As noted in the paper, algorithm outperforms other convex competitors in the convergence rate when the constraint radius is small, but there is no significant advantage when the radius is large. This is an expected result as the smaller radius tempts a lower rank solution. However, it is not possible to deduct which values of the radius are practically reasonable in the experiments presented in the paper (i.e. which values of theta results in lower test error).

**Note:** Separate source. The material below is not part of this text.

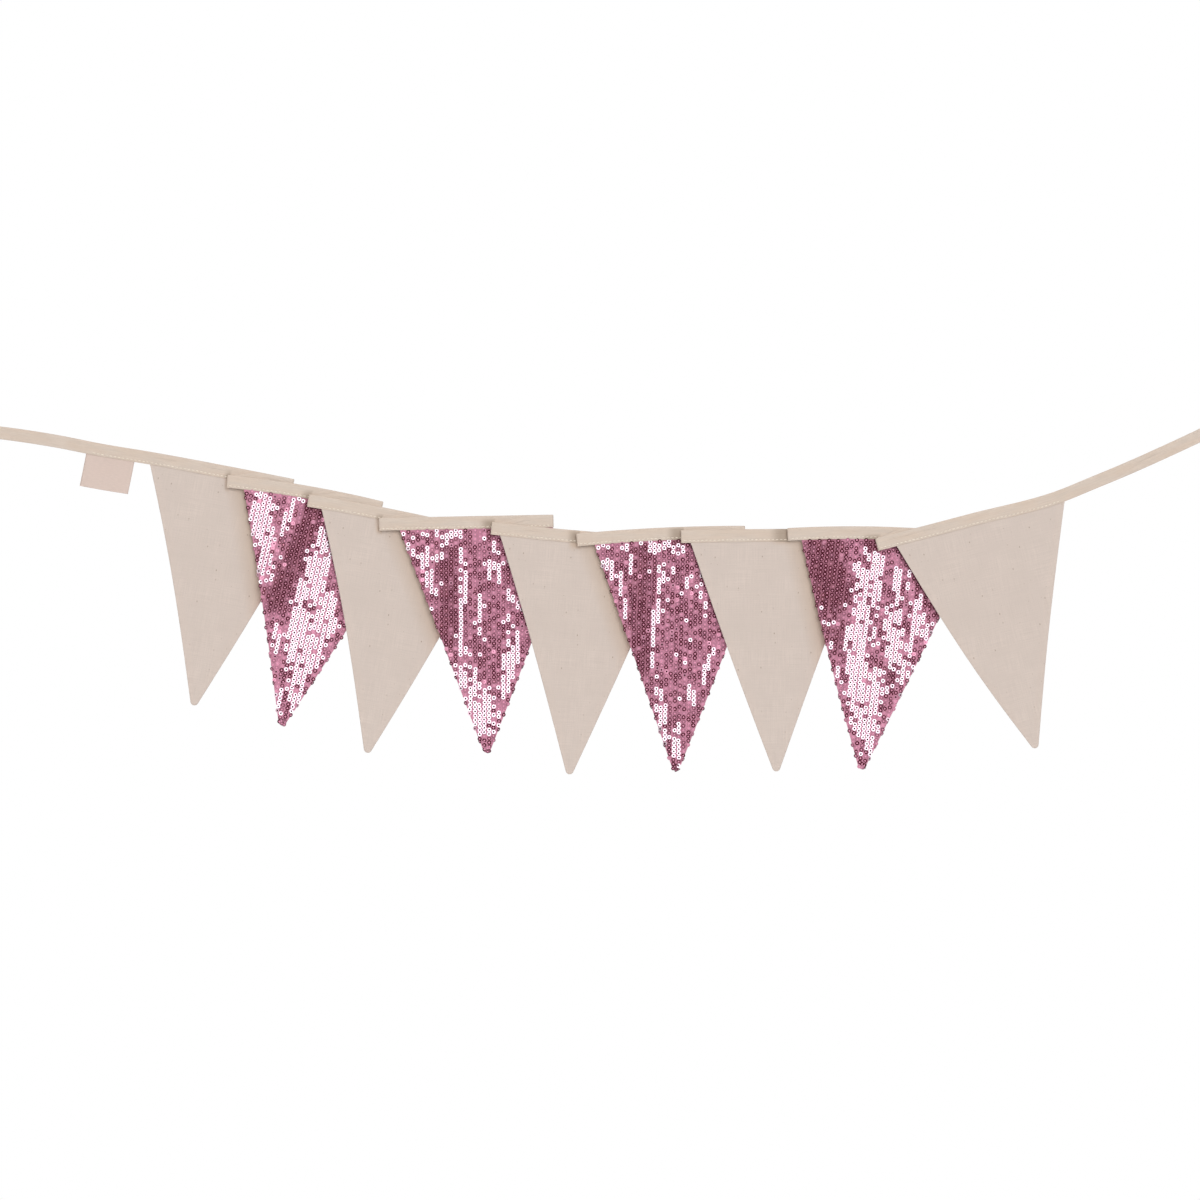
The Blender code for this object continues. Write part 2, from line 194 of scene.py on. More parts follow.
# Meshes of the cloth
TUCK = 3.0 * MM  # cloth that is caught between the tape's two layers
CLOTH_ROWS = 64
COLUMN_STEP = 2.4 * MM
FOLD_COLUMN_STEP = 0.35 * MM
TIP_ANGLES = range(-70, 71, 14)  # degrees round the tip's circle at which columns lie
CORNER_COLUMNS = (0.4 * MM, 1.0 * MM)
EDGE_ROWS = (1.2, 0.7, 0.35, 0.1, 0.0)  # millimetres inside the turned edge
EDGE_ROWS_MOST = 0.6  # share of a short column that the edge rows may take up
COLUMN_MOST = 1.2  # longest column, as a share of the drop
COLUMN_HALVINGS = 40
START_HALVINGS = 24
CREASE_STARTS = 12.0 * MM
ALLOWANCE_WIDTH = 7.5 * MM
ALLOWANCE_BLEND = 2.0 * MM
SINGLE_SHARE = 0.92  # thickness inside the turned allowance, as a share of the gauge
ALLOWANCE_SHARE = 0.12  # what the allowance adds to it
EDGE_ROUNDING = 1.1 * MM
EDGE_LEAST = 0.2  # share of the thickness that is left at the very edge
HELD_HALF = 0.24 * MM  # half the thickness that fits between the tape's layers
RELEASED = (0.2 * MM, 2.0 * MM)  # where the cloth leaves the tape, and how soon it has its full thickness
LABEL_COLUMNS = 31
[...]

[1] Yurtsever et.al. Sketchy decisions: Convex low-rank matrix optimization with optimal storage. AISTATS, 2017.
Reviewer 3
The paper modified the Frank-Wolfe algorithm for strongly convex optimization over the trace-norm ball, by changing 1-svd with k-svd. It is proven that the convergence rate was improved from sublinear to superlinear. The theoretical results are solid and thorough. Experimental results show advantages of the proposed algorithm. I have the following minor comments:
1. It is understandable that if the rank is underestimated, then the optimal solution will not be approached. However, it is unclear whether if the rank is overestimated, then the optimal solution can still be achieved. Such an issue should be analyzed or evaluaed.
2. I don't know why the minimum nonzero singular value of X^* should be <= 1/k in line 51.
3. Although the theorems assumed strong convexity, the examplar models in experiments are not strongly convex. Can the authors replace them with other practical problems that fit for the assumptions?
4. In polynomial neural network, I believe that the rank cannot be small for good classification performance.
Finally, the authors revealed their identity by writing "our immediate prior work [6]" in line 58.
=== review update ==
I don't object accepting the paper if the identity-revealing issue is ignored. Hope what the authors said "none of the author(s) of the current paper is an author of [6]." is true.